See? Just reading those makes you feel a little bit defensive. That’s the "sweet spot."
The Final Verdict
Truth or Drink isn't really about the drinking. And it’s not really about the truth. It’s about the tension between the two. It’s about that split second of decision-making where you weigh the value of your privacy against the burning sensation of a shot.
It’s a game of social gambling. Sometimes you win by learning something incredible about a friend. Sometimes you lose by admitting you still haven't paid back that $20 you borrowed in 2019. But it’s never boring.
How to Play Your Best Game
If you're planning on breaking this out at your next get-together, don't just wing it. A little preparation goes a long way toward making sure it's an "epic night" rather than a "we don't talk to Sarah anymore" night.
- Curate the Deck: If you're playing with a mix of close friends and new acquaintances, filter out the "nuclear" questions. Keep it light until the vibe is right.
- Hydrate: It’s a marathon, not a sprint. For every "forfeit" shot, have a glass of water. Future-you will be grateful.
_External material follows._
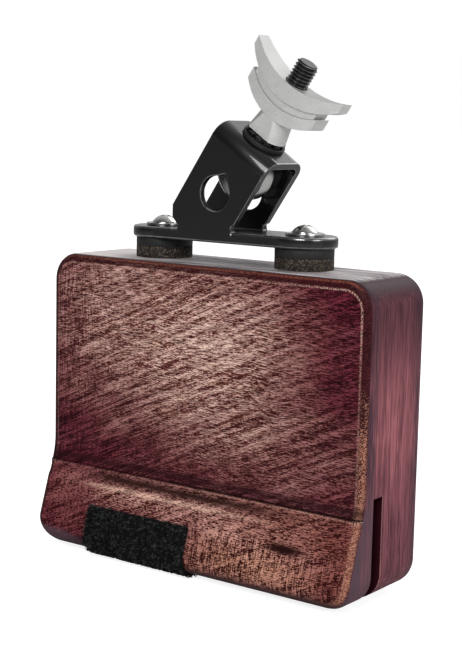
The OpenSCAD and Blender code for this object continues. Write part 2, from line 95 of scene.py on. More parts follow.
def add(tree, kind, settings=None, **links):
    """Adds a node. settings are its properties, and links its inputs, as a value or as
    another node's output socket. An input named with a digit, such as _0, is a number."""
    node = tree.nodes.new("ShaderNode" + kind)
    for name, value in (settings or {}).items():
        setattr(node, name, value)
    for name, value in links.items():
        key = int(name[1:]) if name[1:].isdigit() else name.replace("_", " ")
        if isinstance(value, bpy.types.NodeSocket):
            tree.links.new(value, node.inputs[key])
        else:
            node.inputs[key].default_value = value
    return node


def new_material(name):
    """Empty node material with its surface shader and output."""
    material = bpy.data.materials.new(name)
    material.use_nodes = True
    tree = material.node_tree
    tree.nodes.clear()
    shader = add(tree, "BsdfPrincipled")
    add(tree, "OutputMaterial", Surface=shader.outputs[0])
    return material, tree, shader


def set_shader(shader, **values):
    """Sets numbers and colours on the surface shader's own sockets."""
    for name, value in values.items():
        shader.inputs[name.replace("_", " ")].default_value = value


WALL_LIGHT = 0.45
CEILING_LIGHT = 0.9
WALL_WAY, CEILING_WAY = -0.2, 0.9
DARK_SIDE = 0.04
DARK_WAY, BRIGHT_WAY = -0.5, 0.6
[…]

- Vary the Stakes: You don't always have to use hard liquor. Try a "Truth or Taco Bell" where the forfeit is a bite of a notoriously spicy taco, or "Truth or Tweak" where the forfeit is a silly social media post.
- Follow the Energy: If a certain topic (like exes or money) is making the room go cold, pivot. The best "game masters" know when to change the subject before things get genuinely awkward.
- Don't Be a Jerk: The goal is to bond. If you're using the game to bully someone or air dirty laundry with malicious intent, you're doing it wrong. Keep the spirit playful.